Actually, I'm not even sure how I could even achieve this within a stored procedure - I still have the fundamental problem of needing to EXECUTE IMMEDIATE within a SELECT context.

Welcoming any ideas. Please trust that I have a good reason for wanting this - even if the conclusion ends up being "there's no sane way to do this".


Solution

  • I didn't fully answer my question but I did come up with a workaround and will share for posterity!
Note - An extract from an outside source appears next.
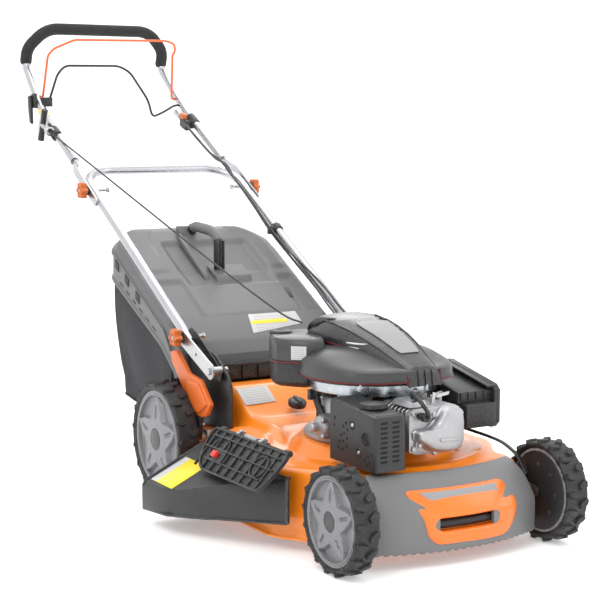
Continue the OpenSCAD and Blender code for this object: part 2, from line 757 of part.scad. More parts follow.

    Instead of trying to run some per-row dynamic SQL - which is the triad of impossible, a bad idea, and non-performant, I decided that it would be the lesser of two evils to dynamically construct beastly SQL using a jinja macro.

    It works like this:

    • there is a seed file that maps dbt model names and various criteria to kpi names, expressions, aggregation functions (which wrap the expressions - necessary when this macro is used in an aggregate context - determined by aggregate=true macro parameter)
    • a macro is responsible for querying the seed data and producing some brilliantly awful dynamic SQL (snippet posted below)
    • to make use of it, my dbt model simply needs to call the macro in its select statement

    Macro:

    {% macro add_kpis_column(aggregate=true) -%}
    
    {%- set sql_statement -%}
      WITH `kpi_seed_sql_expression` AS (
        SELECT * EXCEPT(`sql_expression`),
          CONCAT(
            "WHEN ",
            IFNULL(
              NULLIF(
                ARRAY_TO_STRING([
                  IF(`APClient` IS NOT NULL, CONCAT("`APClient` = '", `APClient`, "'"), NULL),
                  IF(`parent_kpi_type` IS NOT NULL, CONCAT("`parent_kpi_type` = '", `parent_kpi_type`, "'"), NULL),
                  IF(`parent_campaign_id` IS NOT NULL, CONCAT("`parent_campaign_id` = ", `parent_campaign_id`), NULL)
                ], " AND "),
                ""
              ),
              "TRUE"
            ),
            " THEN ",
            {{ "CONCAT(`sql_aggregation_function`, '(', `sql_expression`, ')')" if aggregate else "`sql_expression`" }}
          ) AS `sql_expression`
        FROM {{ ref("kpis") }}
        WHERE `table_name` = "{{ this.identifier }}"
      ),
    
      `kpi_name_sql_expression` AS (
        SELECT
          `kpi_name`,
          CONCAT(
            "CASE ",
            STRING_AGG(`sql_expression`, "\n" ORDER BY `APClient` DESC, `parent_kpi_type` DESC, `parent_campaign_id` DESC),
            " END AS `",
            `kpi_name`,
            "`"
          ) AS `sql_expression`
        FROM `kpi_seed_sql_expression`
        GROUP BY `kpi_name`
      )
    
      SELECT CONCAT(
        "TO_JSON(STRUCT(",
        STRING_AGG(`sql_expression`, ", "),
        "))"
      ) AS `sql_expression`
      FROM `kpi_name_sql_expression`
    
    {%- endset -%}
    
    {%- if execute %}
        {%- set result = run_query(sql_statement) -%}
    {% else %}
        {%- set result = [[]] -%}
    {% endif -%}
    
    {{ result[0][0] }} AS `kpis`
    
    {%- endmacro %}
    

    Example usage from dbt model:

    SELECT *, {{ add_kpi_columns(aggregate=false) }}
    FROM ...
    

    This has effect of adding a single column called kpis, whose value is a JSON that maps kpi names to values.

    Thinking about it, this doesn't need to be a JSON, it could be a struct. Anyway, there you have it.